Objective: To describe the dieting histories of bariatric surgery candidates.
Research methods and procedures: One hundred seventy-seven individuals with extreme obesity who sought bariatric surgery completed the Weight and Lifestyle Inventory, a self-report instrument that assesses several variables, including weight and dieting history. Patients' dieting histories were further explored with an aided recall during a preoperative behavioral/psychological evaluation performed by a mental health professional.
Results: Participants who completed the Weight and Lifestyle Inventory reported an average of 4.7 +/- 2.9 successful dieting attempts, defined as those that resulted in a loss of 10 lbs (4.5 kg) or more. These individuals reported a mean total lifetime weight loss of 61.1 +/- 41.3 kg. Despite these efforts, their weight increased from 89.4 +/- 27.4 kg at the time of their first diet (age 21.2 +/- 10.1 years) to 144.5 +/- 30.8 kg at the time they underwent their behavioral/psychological evaluation (age 43.0 +/- 11.0 years). Results of the aided recall revealed that participants had made numerous other efforts to lose weight that were unsuccessful. Self-directed diets and commercial programs were used more frequently.

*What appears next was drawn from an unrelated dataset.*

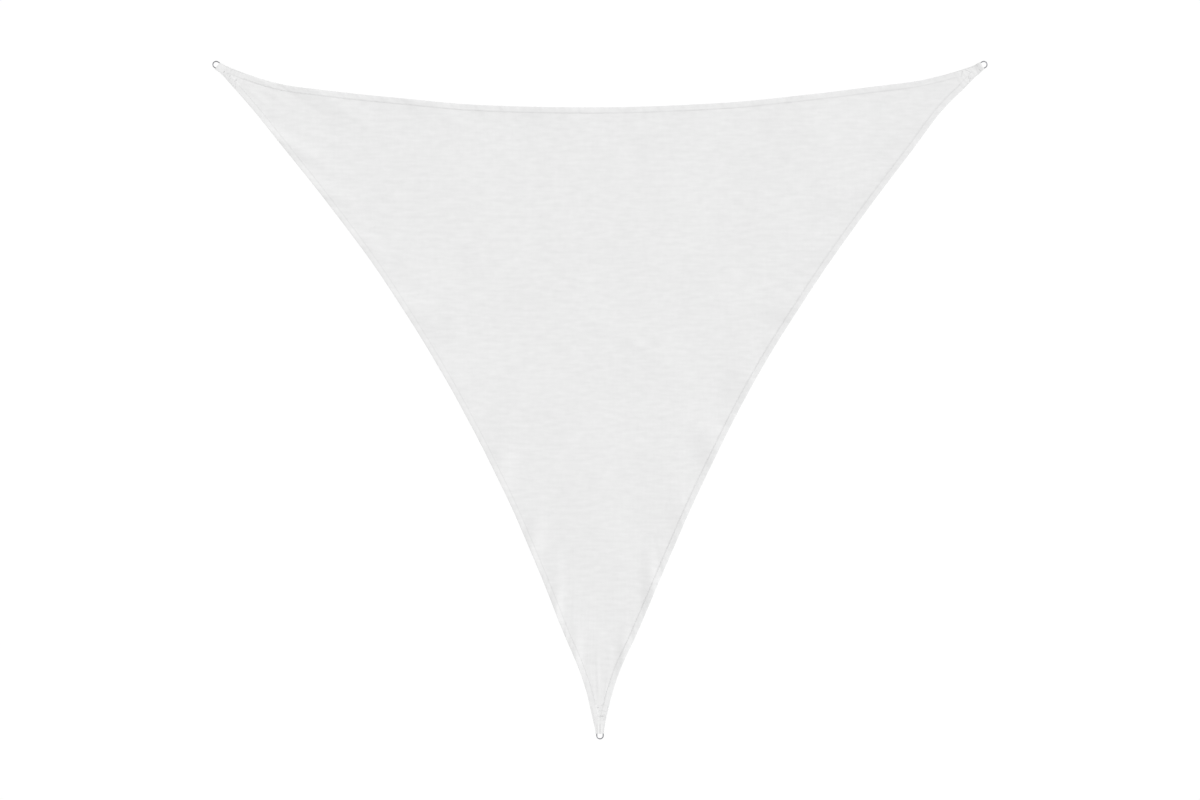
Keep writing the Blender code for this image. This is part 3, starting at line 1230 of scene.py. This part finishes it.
@dataclass
class Hem:
    """A hem turned over on the sheet's upper side, with a sewn groove near its rim.

    The rows of its section are given in mm: on its top from the edge and back from its
    rim, round the rim (back from it, and down from the top), and on its underside.
    """

    plan: SailPlan
    relief: Relief
    width: float = 0.0285
    layer: float = 0.0012
    nose: float = 0.0012
    nose_steps: int = 8
    top_rows: tuple[float, ...] = (3, 6, 10, 14, 18, 22)
    rim_rows: tuple[float, ...] = (5, 4, 3, 2, 1, 0.4)
    rim_round: tuple[tuple[float, float], ...] = ((0.05, 0.2), (0.0, 0.5), (0.1, 1.15))
    under_row: float = 14
    top_from: float = 0.0015  # rows above this height bulge and are drawn in
    groove_at: float = 0.0255
    groove_width: float = 0.0018
    groove_depth: float = 0.0002
    dome: float = 0.0005
    dome_width: float = 0.020
    gather_lengths: tuple[float, ...] = (0.023, 0.037, 0.061)  # the seam's slack and tight runs
    gather_share: float = 0.8
    pinch: float = 0.25  # the share of the groove's depth that each stitch adds
    spacing: float = 0.0045
    stitch_pitch: float = 0.0090

    def groove(self, inset: np.ndarray) -> np.ndarray:
        """How deep the thread draws the hem in, for distances from the edge."""
        return self.groove_depth * np.exp(-(((inset - self.groove_at) / self.groove_width) ** 2))

    def profile(self) -> np.ndarray:
        """Lays out the hem's section.

        Returns:
            Pairs of distance from the edge and height over the cloth's underside.
        """
        turn = np.linspace(-math.pi / 2, -3 * math.pi / 2, self.nose_steps + 1)
        nose = self.nose * (1 + np.column_stack((np.cos(turn), np.sin(turn))))
        top, rim = 2 * self.layer, self.width
        run = [(row * MM, top) for row in self.top_rows]
        run += [(rim - row * MM, top) for row in self.rim_rows]
        run += [(rim - back * MM, top - down * MM) for back, down in self.rim_round]
        run += [(self.under_row * MM, self.layer), (self.nose, self.layer)]
        return np.vstack((nose, run))

    def seam_row(self) -> int:
        """The row of the section on which the thread runs."""
        profile = self.profile()
        return int(np.argmin(np.abs(profile[:, 0] - self.groove_at) - profile[:, 1]))

    def surface(
        self, edge: Edge, along: np.ndarray, inset: np.ndarray, rise: np.ndarray
    ) -> np.ndarray:
        """Points of the hem.

        Args:
            edge: the edge that it follows.
            along: fractions along the edge.
            inset: distances from the edge in the full section.
            rise: heights over the cloth's underside in the section.

        Returns:
            The points, with the section narrowed where two hems meet at a tip.
        """
        room = np.minimum(self.plan.room(edge, along), self.width)
        narrow = (room - self.nose) / (self.width - self.nose)
        inset_here = np.where(inset > self.nose, self.nose + (inset - self.nose) * narrow, inset)
        plan = self.plan.edge_points(edge, along)
        plan = plan + inset_here[:, None] * self.plan.inward(edge, along)
        arc = along * self.plan.span(edge)
        waves = [np.cos(2 * math.pi * arc / length) for length in self.gather_lengths]
        gather = 1 + self.gather_share * sum(waves) / math.sqrt(len(waves))
        bulge = np.sin(math.pi * np.clip(inset / self.dome_width, 0, 1))
        crown = self.dome * bulge * self.plan.tip_lift(plan) * gather
        stitch = np.cos(2 * math.pi * arc / self.stitch_pitch)
        tight = gather * (1 - self.pinch + self.pinch * stitch)
        height = rise + (rise > self.top_from) * (crown - self.groove(inset) * tight)
        return np.column_stack((plan, self.relief.height(plan) + height))

    def build(self, edge: Edge) -> bpy.types.Object:
        """Makes the hem of one edge.

        Args:
            edge: the edge.

        Returns:
            The new object.
        """
        profile = self.profile()
        length = self.plan.curve_length(edge)
        along = self.plan.stations(edge, round(length / self.spacing) + 1)
        count = len(profile)

        def place(column: np.ndarray, row: np.ndarray) -> np.ndarray:
            """The hem's points, with its section closed."""
            return self.surface(edge, along[column], *profile[row % count].T)

        uv_size = (length, count * MM)  # a millimetre for each row of the section
        return grid_piece(f"hem_{edge.value}", len(along) - 1, count, place, uv_size, tube=True)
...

Discussion: Individuals who sought bariatric surgery reported an extensive history of dieting, beginning in adolescence, that was not successful in halting progressive weight gain. Thus, the recommendation often made by insurance companies that patients delay surgery to attempt more conservative treatment options may be unwarranted, particularly in the presence of significant obesity-related comorbidities. Weight loss histories should be routinely examined during a behavioral evaluation to determine whether additional attempts at non-surgical weight loss are advisable. Future studies also are needed to explore the potential relationship between dieting history and postoperative outcome.